Study 24 From the Book of Isaiah is: Isaiah 42:1 – 43:13
In chapter 41 Isaiah has shown that God has great purposes for Israel, His servant. That purpose is now declared. It is a purpose of blessing to all nations (42:1-4 and 5:9; cf. Gn. 12: 3b). In order to accomplish it, God will redeem His people from their present plight (42:13-16), confounding those that trust in idols (42:17), and calling forth from far and near a paeon of praise to His Name (42:10-12). Israel’s present condition, under God’s chastisement for her sins, is indeed pitiable (42:18-25), but God will ransom His people, letting other nations suffer subjection in their stead (43:1-7), and Israel shall then bear witness before the assembled nations to Jehovah’s sovereign might and glory (43:8-13).

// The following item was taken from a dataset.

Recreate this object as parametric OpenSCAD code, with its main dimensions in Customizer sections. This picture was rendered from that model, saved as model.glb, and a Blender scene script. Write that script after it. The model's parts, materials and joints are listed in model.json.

- 42:1-4. The prophet, in this picture of God’s ideal Servant, perfectly portrays the Lord Jesus, Cf. Mt. 12:18-21. What is said concerning (a) His relation to God; (b) His equipment for His task; (c) the purpose and scope of His mission; (d) the qualities that characterize Him; (e) the method of His ministry; (f) His endurance; (g) the final fulfillment of His work?
- What does God promise to do for His people Israel in their distress (42:16-17; 43:1-7)? What witness will Israel, when redeemed, bear to God and His saving power (43:10-13)? Have we a similar testimony to the world around us concerning the reality of God’s work of redemption?
- 42:19. ‘Blind: i.e., to destiny and mission.
- 43:3, 4. The meaning seems to be that God will give to Cyrus other people to serve him in payment for setting the Jews free.